Things are closer than they appear. In 2012, a dozen years since I first met them, the Herb and John Show is still going, although Herb is a solo act most of the time. At 92, Herb is hail and hearty and eager to talk about Miss Pitchell. At 92, John has been diagnosed with a neurodegenerative disorder and lives in a care community. In the spring of 2012, John and Herb were guests of honor at the local premiere of “Red Tails,” the George Lucas action movie about the Tuskegees. John managed a short speech of thanks for the crowd but he scarcely recognized anyone outside his immediate family except for Herb.

Herb continues to give speeches about John and Herb. At veterans’ events or B-17 fly-ins, Herb is like a rock star, especially to those who had fathers, grandfathers, and now great-grandfathers who flew in WWII. When they meet Herb, they often start crying and hugging. Herb starts crying and hugging them back. I have been to a half dozen of these events and the reactions are genuinely moving.

I remember the first time that I saw John and Herb in action together. They were to speak at a suburban Cincinnati community college and John picked me up in his sparkling cream-colored Cadillac. On the way to Herb’s house, I noticed that he drove like a pilot, checking instruments, scanning the horizon, and carefully watching his tail.
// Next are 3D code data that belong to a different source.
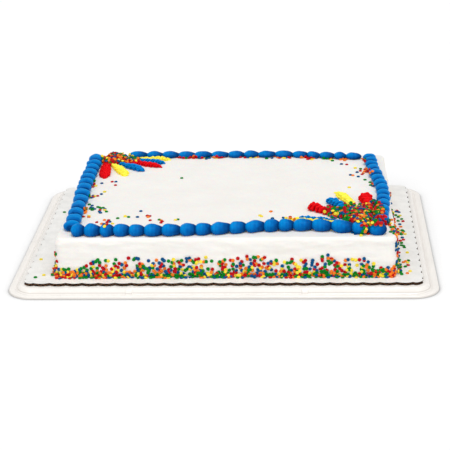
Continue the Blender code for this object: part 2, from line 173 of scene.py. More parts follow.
SECTION_MIDDLE = 0.38  # share of a stroke's height
SECTION_ENDS = (-37.8, 217.8)  # degrees round a stroke's section, which is open at its foot
ROOT_SIZE, ROOT_GROWS = 0.62, 0.4  # share of the full size at the root, and where along it is full
TIP_LEAST = 0.02  # the square of a tip's share of the full size
STROKE_EXTRA = 1.05  # the ruffles lose some of the width and height
# How far apart the ruffles lie, how deep they are, and how much they lag at the stroke's sides
Ruffle = namedtuple("Ruffle", "pitch depth slant")
FINE, COARSE = Ruffle(3.9, 0.34, 0.85), Ruffle(5.8, 0.42, 0.45)
FINE_UNTIL = 7.0  # strokes narrower than this are finely ruffled in either corner
ZIGZAG = 0.9
FLUTES = 7
FLUTE_DEPTH = 0.07

# Sprinkles: flat round sugar discs in five colours
DISC_RADIUS = 2.1
DISC_THICK = 1.5
DISC_SIDES = 10
DROP_FROM, BEYOND_CAKE, THROWN_FROM = 200, 400, 300  # where rays start: height, x, and distance
SITS = 0.38  # height of a disc's middle over what it lies on, as a share of its thickness
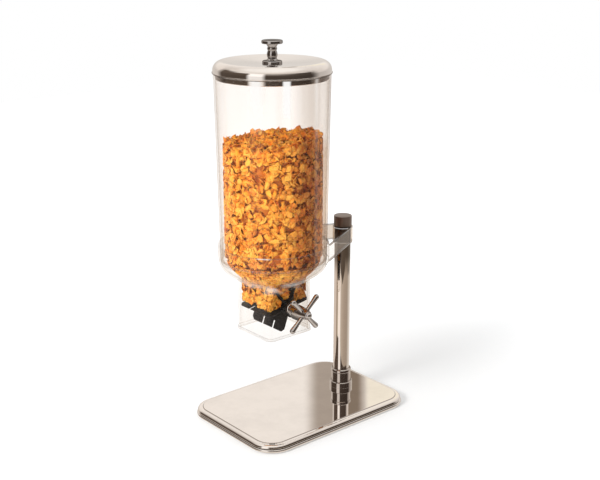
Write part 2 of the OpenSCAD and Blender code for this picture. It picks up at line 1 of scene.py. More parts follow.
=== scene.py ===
"""Looks of the cereal dispenser: materials for the CAD parts, loose cereal flakes, studio and camera."""
import json
import math
import random

import bpy
import numpy as np
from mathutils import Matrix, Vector


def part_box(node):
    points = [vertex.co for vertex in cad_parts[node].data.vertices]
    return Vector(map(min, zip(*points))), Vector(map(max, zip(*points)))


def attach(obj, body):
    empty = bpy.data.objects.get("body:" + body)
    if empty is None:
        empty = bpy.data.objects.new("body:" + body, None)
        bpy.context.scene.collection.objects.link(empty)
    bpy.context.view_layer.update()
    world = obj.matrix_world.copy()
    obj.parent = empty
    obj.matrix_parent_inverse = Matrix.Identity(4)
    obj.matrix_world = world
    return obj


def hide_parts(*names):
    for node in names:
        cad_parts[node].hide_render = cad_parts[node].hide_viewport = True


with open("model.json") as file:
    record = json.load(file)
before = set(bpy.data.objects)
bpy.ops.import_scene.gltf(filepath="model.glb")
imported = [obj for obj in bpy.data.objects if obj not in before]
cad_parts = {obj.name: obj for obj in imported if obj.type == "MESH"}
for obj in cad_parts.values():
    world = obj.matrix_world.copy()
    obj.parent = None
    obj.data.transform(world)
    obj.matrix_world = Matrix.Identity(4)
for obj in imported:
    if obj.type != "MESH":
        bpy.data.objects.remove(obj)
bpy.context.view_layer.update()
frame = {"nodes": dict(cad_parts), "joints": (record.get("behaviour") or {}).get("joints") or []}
nodes = frame["nodes"]

MM = 0.001

# ---------------------------------------------------------------- places, from the frame

container_low, container_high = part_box("container")
column_low, column_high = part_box("cereal_column")
throat_low, throat_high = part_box("cereal_throat")
pockets_low, pockets_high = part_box("cereal_pockets")
wheel_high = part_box("wheel_vanes")[1]
wheel_joint = next(j for j in frame["joints"] if j["name"] == "wheel_turn")

AXIS = np.array([(container_low.x + container_high.x) / 2, (container_low.y + container_high.y) / 2])
WHEEL = np.array(wheel_joint["pos_m"])
WHEEL_R = wheel_high.y - WHEEL[1]
CONTAINER_R = (container_high.x - container_low.x) / 2
ARMS_Y = container_high.y
ARMS_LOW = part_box("bracket_bush")[0].z
CUP_RIM_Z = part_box("hopper")[1].z
TRAY_TOP_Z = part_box("base_tray")[1].z
LID_LOW_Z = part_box("lid_shell")[0].z
NECK_Z = container_low.z - 22.3 * MM        # where the hopper's shoulder meets the square neck
POST_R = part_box("post_tube")[1].x
POST_Y = (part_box("post_tube")[0].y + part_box("post_tube")[1].y) / 2

# The photo's view: the camera stands to the right of the front, looking slightly down.
CAM_AZIMUTH = math.radians(49.8)
CAM_TILT = math.radians(16.94)
CAM_DISTANCE = 1.4962
CAM_HEIGHT = 0.7429
CAM_SIDE_SHIFT = 0.039
CAM_LENS = 63.54
CAM_SENSOR = 36

FILL_LIGHT = 0.72
KEY_POWER = 34
KEY_SIZE = 0.8
OVERHEAD_POWER = 7
OVERHEAD_SIZE = 1.6
LIGHTS_AIM_Z = 0.3
FLOOR_HALF = 3.0

TO_CAMERA = Vector((math.sin(CAM_AZIMUTH), -math.cos(CAM_AZIMUTH), 0))
CAM_RIGHT = Vector((math.cos(CAM_AZIMUTH), math.sin(CAM_AZIMUTH), 0))


# ---------------------------------------------------------------- node trees

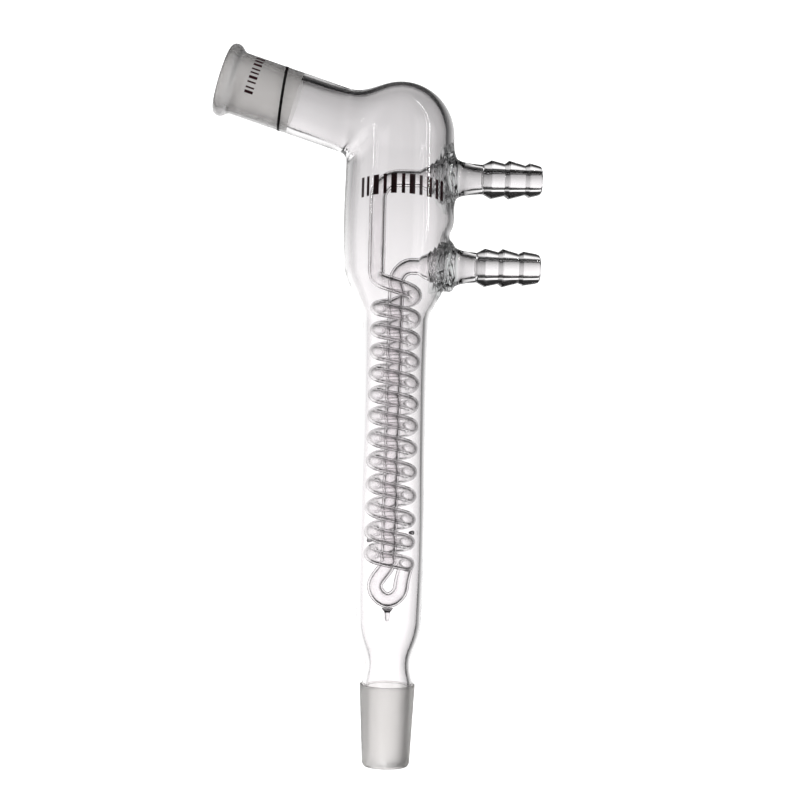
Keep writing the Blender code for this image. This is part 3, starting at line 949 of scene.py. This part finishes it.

Moving me into the back and Herb in the second seat—belts on—John flew us to the gig.

I thought there must have been some mistake. The audience turned out to be senior citizens enrolled in an “Institute for Learning in Retirement” course on World War II. Surely John and Herb would be preaching to the choir, until I realized that many of those taking their seats in the lecture hall were “only” in their 70s. During WWII, they had been children and teenagers. WWII was their parents’ and their older siblings’ war. Herb and John’s story was fresh to their ears.

John talked about the Tuskegees—about his near washout as a trainee, the abrupt violence of aerial combat, and the phony logic of a segregated air force. Herb talked about the bomber war—about the physical ache after nine hours at the wheel of a lumbering bomber and the shock of seeing his group’s Executive Officer sweep the metal nameplates of a lost crew from the ready board into the trash.

Herb talked about their different homecomings in 1945, about meeting John all those years later and piecing together their joint past. Then Herb put up Miss Pitchell’s class. The Picture never misses.

Getting to know John and hearing about the Tuskegees’ war opened his eyes, Herb said. “He gave me a real education. I’m an honorary member of the Tuskegee Airmen, and I consider it a great honor.

“In all those missions, I was never under attack,” Herb told them. “If it weren’t for men like John Leahr, I wouldn’t be here. So that’s one reason I like John Leahr. Actually that’s the main reason I like John Leahr.” They hugged. The audience roared approval.

One arm around John, Herb said that the two airmen had one request: “Don’t forget us.”